Task 18 — `GOEXPERIMENT=loopvar` archaeology¶

If you have a Go 1.21 toolchain available, build a 1.21-directive module twice: once normally (old behavior) and once with GOEXPERIMENT=loopvar (new behavior forced regardless of directive). Observe the output flip. Explain how this preview let the community validate the change before 1.22.

Goal. Understand the historical preview mechanism.

Task 19 — Version-independent code¶

Rewrite a capturing loop in the bulletproof, version-independent style (go func(x){...}(v)). Confirm it prints the correct per-iteration values under both go 1.21 and go 1.22. Discuss when this style is worth keeping (shared libs targeting old consumers).

Goal. Master the pattern that's correct under any directive.

Task 20 — Find a real masked bug¶

In any existing pre-1.22 codebase you have access to, search for loops that capture the loop variable in go/defer/closures (or run -d=loopvar=2). For each, reason about whether bumping to 1.22 would fix a latent bug or change intended behavior. Write a one-paragraph recommendation per loop.

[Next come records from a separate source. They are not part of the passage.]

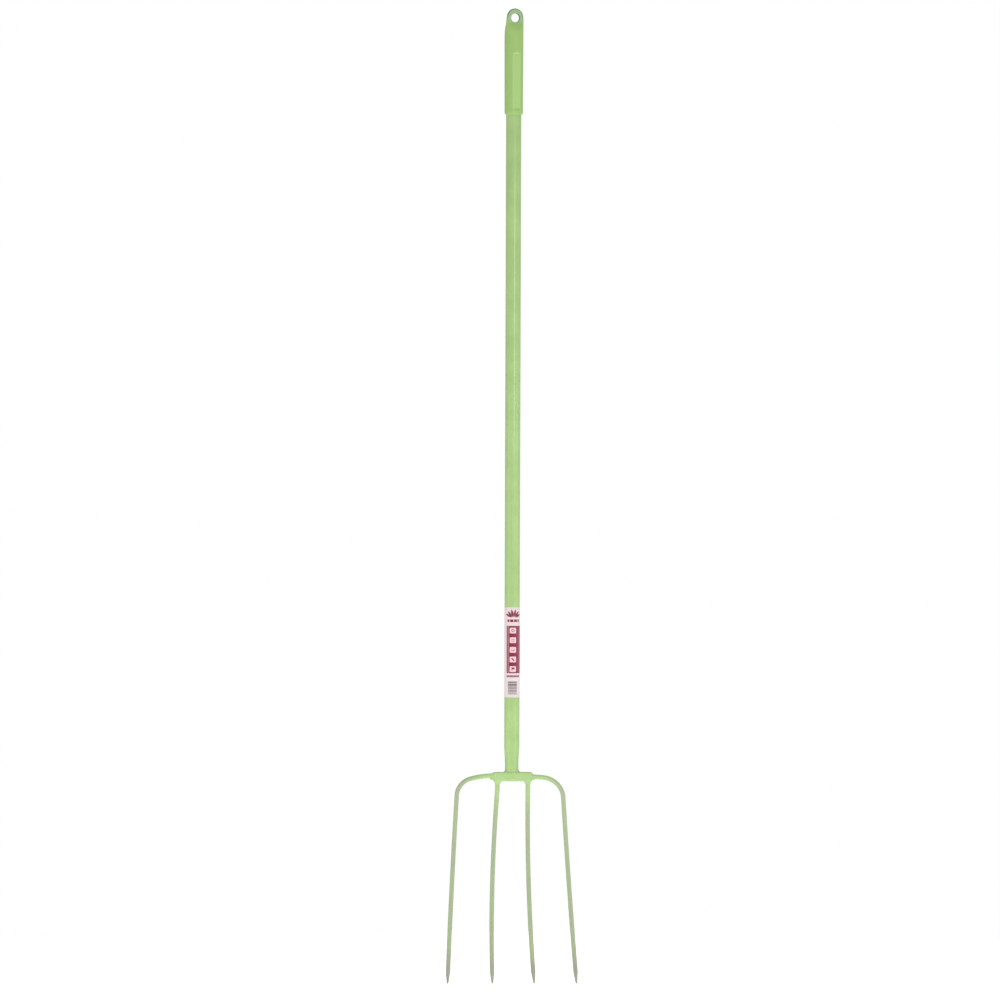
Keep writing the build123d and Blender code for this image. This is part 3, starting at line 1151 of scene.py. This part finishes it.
@dataclass
class CentreLine:
    """The centre line of a bent rod, grown piece by piece: its points and its headings."""

    start: Points
    heading: Points
    step: float = 1.6
    points: list[Points] = field(default_factory=list)
    headings: list[Points] = field(default_factory=list)

    def arc(self, end: Points) -> None:
        """Goes on to an end along the one arc that leaves in the present heading.

        The arc turns by twice the angle between the heading and the chord. Its radius is the chord over twice the
        sine of that angle. A point is the radius times the sine of the turn so far along the heading, and times one
        less its cosine towards the inside of the bend.

        Args:
            end: Where the arc ends.
        """
        chord = end - self.start
        length = float(np.linalg.norm(chord))
        inside = chord - chord.dot(self.heading) * self.heading
        lean = math.asin(min(1.0, float(np.linalg.norm(inside)) / length))
        count = max(3, math.ceil(length / self.step))
        share = np.linspace(0.0, 1.0, count + 1)[:, None]
        if lean < 1e-6:
            self.points.append((self.start + chord * share)[:-1])
            self.headings.append(np.repeat(self.heading[None, :], count, axis=0))
            self.start = end
            return
        inside = inside / np.linalg.norm(inside)
        radius = length / (2.0 * math.sin(lean))
        turn = 2.0 * lean * share
        places = self.start + radius * (np.sin(turn) * self.heading + (1.0 - np.cos(turn)) * inside)
        ways = np.cos(turn) * self.heading + np.sin(turn) * inside
        self.points.append(places[:-1])
        self.headings.append(ways[:-1])
        self.start, self.heading = places[-1], ways[-1]

    def straight(self, length: float) -> None:
        """Goes straight on for a length."""
        self.arc(self.start + self.heading * length)

    def bend(self, heading: Points, radius: float) -> None:
        """Turns to a new heading at a bend radius.

        Args:
            heading: The new heading, of length 1.
            radius: The bend's radius.
        """
        between = self.heading + heading
        turn = math.acos(float(np.clip(self.heading.dot(heading), -1.0, 1.0)))
        self.arc(self.start + between / np.linalg.norm(between) * 2.0 * radius * math.sin(turn / 2.0))

    def finished(self) -> tuple[Points, Points]:
        """All the points and all the headings, with the last of each."""
        return (
            np.vstack([*self.points, self.start[None, :]]),
            np.vstack([*self.headings, self.heading[None, :]]),
        )


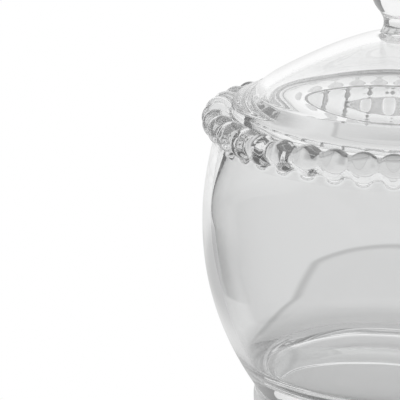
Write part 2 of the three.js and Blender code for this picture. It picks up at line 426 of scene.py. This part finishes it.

Goal. Apply the judgment a real migration requires.

Solutions (sketched)¶

Solution 1¶

var wg sync.WaitGroup
for i := 0; i < 3; i++ {
    wg.Add(1)
    go func() { defer wg.Done(); fmt.Println(i) }()
}
wg.Wait()

go 1.22 → 0 1 2; go 1.21 → 3 3 3. Only go.mod changed.

Solution 2¶

&v is the per-iteration variable's address in 1.22 (10 20 30) and the shared variable's address pre-1.22 (30 30 30).

Solution 3¶

&nums[i] always yields 10 20 30 — it addresses the slice element, independent of loop semantics.

Solution 4¶

Closures capture by reference. Pre-1.22 all reference one name (ends "c"); 1.22 each references its own (a b c).

Solution 5¶

i := i shadows into a body-scoped variable — the old manual fix. Redundant in 1.22 because the compiler does it implicitly.

Solution 6¶

for i := range 10 is a 1.22 feature, so the file already requires 1.22; its i is per-iteration, capture is safe.

Solution 7¶

Without tc := tc, pre-1.22 t.Parallel() defers all subtests until the loop ends, so all see the last tc. 1.22 gives each subtest its own tc.

Solution 8¶

-d=loopvar=2 prints only loops whose captured-variable behavior changes. Non-capturing loops are absent from the output.

Solution 9¶

No moved to heap: i; identical assembly under both directives. Non-capturing loops are zero-cost.

Solution 10¶

moved to heap: v appears whenever v is captured by an escaping closure — identical with explicit v := v and with the implicit 1.22 variable.

Solution 11¶

i++ in the body syncs back to control, so iteration i==2 advances to 3 (skipping). Each capture is the per-iteration i: captured values are 0,1,3,4,5.

Solution 12¶

The 1.21 module's loop uses shared-variable semantics (old output) because it's compiled with -lang=go1.21, regardless of the 1.22 toolchain. The 1.22 module's identical loop is per-iteration.

Solution 13¶

Commit 1: go 1.21 → go 1.22, tests pass (a buggy test may start passing correctly). Commit 2: delete v := v, tests still pass. Bisect can isolate commit 1 as the behavior change.

Solution 14¶

func Count(n int) func(yield func(int) bool) {
    return func(yield func(int) bool) {
        for i := 0; i < n; i++ { if !yield(i) { return } }
    }
}

for v := range Count(3) { go func(){ fmt.Println(v) }() } → each goroutine its own v under 1.23.

Solution 15¶

loopclosure is version-aware: it warns under go 1.21 (real bug) and is silent under go 1.22 (now correct).

Solution 16¶

for m in mods/*; do
  n=$( (cd "$m" && go build -gcflags=all=-d=loopvar=2 ./... 2>&1) | grep -c loopvar )
  echo "$n  $m"
done | sort -rn

Solution 17¶

1.22 closes the correct file each iteration (per-iteration f), but all Close calls run at function return. The two behaviors are independent: loopvar fixes which variable; defer timing is unchanged.

Solution 18¶

On 1.21, normal build = old behavior; GOEXPERIMENT=loopvar build = new behavior forced. The preview let teams test the change before it became the gated default in 1.22.

Solution 19¶

for _, v := range items {
    go func(x Item) { use(x) }(v)
}

Correct under every directive — the value is copied at call time.

Solution 20¶

For each captured loop variable: if downstream code expected per-item values, the bump fixes a latent bug (recommend bump + test). If code relied on the final value, hoist an explicit outer variable before bumping.

Checkpoints¶

After completing the easy tasks: you can reproduce the bug and its fix, flip behavior via the go directive, and distinguish &v from &slice[i]. After completing the medium tasks: you can use -d=loopvar=2 and -gcflags=-m, see the parallel-test failure, and verify the performance contract. After completing the hard tasks: you understand the three-clause sync-back, mixed-module gating, the migration discipline, and range-over-func composition. After completing the bonus tasks: you can audit a fleet for affected loops, separate the defer concern, use the historical preview, write version-independent code, and make per-loop migration judgments.